The summarization feature is included in the product’s $39.99 per user monthly cost, which also gives each user 10 gigabytes of storage in the cloud.
A drawback to these features in Web-based management software is that you will have to rely on Internet access in court, said Stevens.
“If you rely on it for trial presentation, then get in a courtroom where you’re not allowed or have not-good Web access, you’re screwed,” he said.
A portable scanner called the VuPoint Magic Wand is getting rave reviews.
You wave the cordless, battery-operated 10″ wand across a document and ta-da! It’s scanned, replacing the sheet-feeding method.
“They are going to have to physically come and pry my review copy out of my hands to get it back,” Jim Calloway, director of the Oklahoma Bar Association’s Management Assistance Program and a columnist for Lawyers USA, wrote on his Law Practice Tips Blog.

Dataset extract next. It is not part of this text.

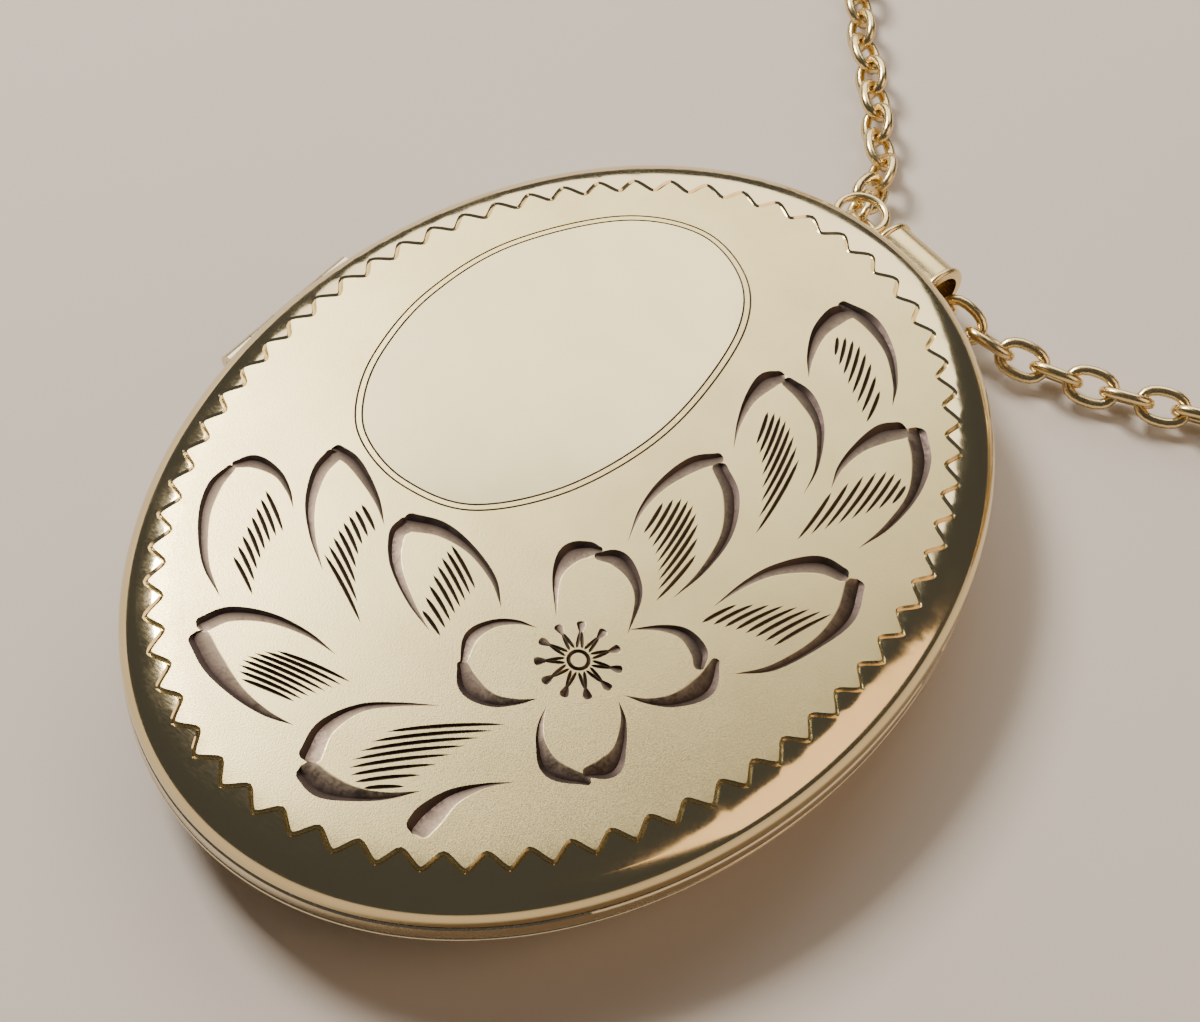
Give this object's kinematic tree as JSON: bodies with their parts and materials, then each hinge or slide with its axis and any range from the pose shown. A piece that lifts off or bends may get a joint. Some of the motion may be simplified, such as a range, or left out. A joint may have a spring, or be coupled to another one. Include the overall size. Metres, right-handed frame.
{
  "type": "locket",
  "caption": "Oval hinged locket with an engraved satin front, two picture frames inside and a fine cable chain with a spring ring clasp.",
  "frame": {"origin": "centre of the flat on the back cover", "axes": "+Z out of the engraved front, +Y along the oval towards the bail, +X towards the thumb notch; the hinge is on the -X side"},
  "size_m": [0.0517, 0.0766, 0.0058],
  "materials": {
    "satin_gold": "satin",
    "polished_gold": "polished",
    "chain_gold": "polished",
    "pin_steel": "satin",
    "clear_acetate": "gloss",
    "picture_card": "matte"
  },
  "bodies": {
    "back_half": {"back_cover": "polished_gold", "back_frame": "polished_gold", "back_bezel": "polished_gold", "back_window": "clear_acetate", "back_picture": "picture_card", "back_knuckles": "polished_gold", "hinge_pin": "pin_steel", "bail_tube": "polished_gold", "bail_ring": "polished_gold", "chain_left": "chain_gold", "chain_left_coil": "chain_gold", "chain_left_end": "chain_gold", "chain_right": "chain_gold", "chain_right_coil": "chain_gold", "chain_right_end": "chain_gold", "clasp_body": "polished_gold", "clasp_spring": "pin_steel", "clasp_link": "chain_gold", "end_ring": "chain_gold"},
    "front_half": {"front_cover": "satin_gold", "front_frame": "polished_gold", "front_bezel": "polished_gold", "front_window": "clear_acetate", "front_picture": "picture_card", "front_knuckles": "polished_gold", "catch_tongue": "polished_gold"},
    "clasp_bolt": {"clasp_bolt": "polished_gold"}
  },
  "joints": [
    {"name": "cover_hinge", "type": "hinge", "parent": "back_half", "child": "front_half", "pos_m": [-0.0145, 0, 0.0034], "axis": [0, -1, 0], "range_deg": [0, 155]},
    {"name": "clasp_bolt_slide", "type": "hinge", "parent": "back_half", "child": "clasp_bolt", "pos_m": [0.0235, 0.0425, 0.0011], "axis": [0, 0, -1], "range_deg": [0, 48], "stiffness_Nm_per_rad": 0.00002, "springref_deg": -17.19}
  ]
}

Another nifty way to scan on the fly is to use your mobile phone and a document scanner app, said Georges. Since making this discovery, he has ceased carrying any portable scanners.
Georges uses his smart phone equipped with an 8 megapixel camera (5 megapixels will do) to snap a photo of a document, then uses an app called Document Scanner by The Neat Co.
“Smart phones have better cameras so nowadays you can take high-quality photos. The software allows you to store it, email it, print it or export it as a PDF, whatever you want,” said Georges.